11. UNSECURED OBLIGATION. Your Award is unfunded, and as a holder of vested Restricted Stock Units subject to your Award, you shall be considered an unsecured creditor of


the Company with respect to the Company’s obligation, if any, to issue shares of Common Stock pursuant to Section 3 of this Agreement.

 

12. WITHHOLDING OBLIGATIONS. You shall be required to deposit with the Company an amount of cash equal to the amount determined by the Company to be required with respect to any federal, state, local or foreign withholding obligations of the Company in connection with the Award, deferral or conversion of Restricted Stock Units into shares of Common Stock. Alternatively, the Company, in its sole discretion, may withhold the required amounts from your pay during the pay periods immediately preceding and/or next following the date on which any such applicable tax liability arises or may permit you, subject to such conditions as the Company may require, to elect to have the Company withhold a number of shares of Common Stock otherwise deliverable having a Fair Market Value sufficient to satisfy such withholding obligations.

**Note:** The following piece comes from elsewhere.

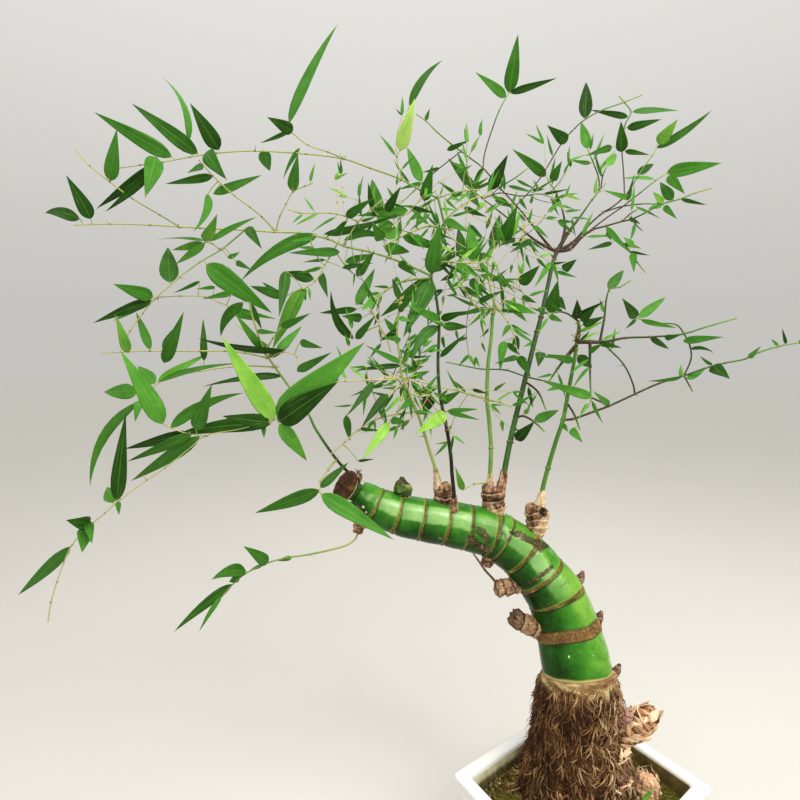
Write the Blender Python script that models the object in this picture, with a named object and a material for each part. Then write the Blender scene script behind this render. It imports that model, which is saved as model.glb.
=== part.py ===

The Company shall not deliver any shares of Common Stock unless you have made provision for withholding that is satisfactory to the Company, in its sole discretion.

 

13. NOTICES. Any notices provided for in your Award or the Plan shall be given in writing and shall be deemed effectively given upon receipt or, in the case of notices delivered by the Company to you, five (5) days after deposit in the United States mail, postage prepaid, addressed to you at the last address you provided to the Company.

 

14. HEADINGS. The headings of the Sections in this Agreement are inserted for convenience only and shall not be deemed to constitute a part of this Agreement or to affect the meaning of this Agreement.

 

15. AMENDMENT. Nothing in this Agreement shall restrict the Company’s ability to exercise its discretionary authority pursuant to Section 3 of the Plan; provided, however, that no such action may, without your consent, adversely affect your rights under your Award and this Agreement.

 

16. MISCELLANEOUS.

 

(a) The rights and obligations of the Company under your Award shall be transferable to any one or more persons or entities, and all covenants and agreements hereunder shall inure to the benefit of, and be enforceable by the Company’s successors and assigns.

 

(b) You agree upon request to execute any further documents or instruments necessary or desirable in the sole determination of the Company to carry out the purposes or intent of your Award.

 

(c) You acknowledge and agree that you have reviewed your Award in its entirety, have had an opportunity to obtain the advice of counsel prior to executing and accepting your Award and fully understand all provisions of your Award.

 

(d) Should the scheduled date of delivery of Common Stock, whether as soon as practicable following a vesting date of the Award or at the end of a deferral period pursuant to Section 4, fall within a period during which you are not permitted to sell shares of Common


Stock (a “blackout period”), the delivery date shall be postponed until the first business day following the last day of such blackout period.

 

17. GOVERNING PLAN DOCUMENT. Your Award is subject to all the provisions of the Plan, the provisions of which are hereby made a part of your Award, and is further subject to all interpretations, amendments, rules and regulations which may from time to time be promulgated and adopted pursuant to the Plan. In the event of any conflict between the provisions of your Award and those of the Plan, the provisions of the Plan shall control.

 

18. CHOICE OF LAW. The interpretation, performance and enforcement of this Agreement shall be governed by the law of the state of California without regard to such state’s conflicts of laws rules.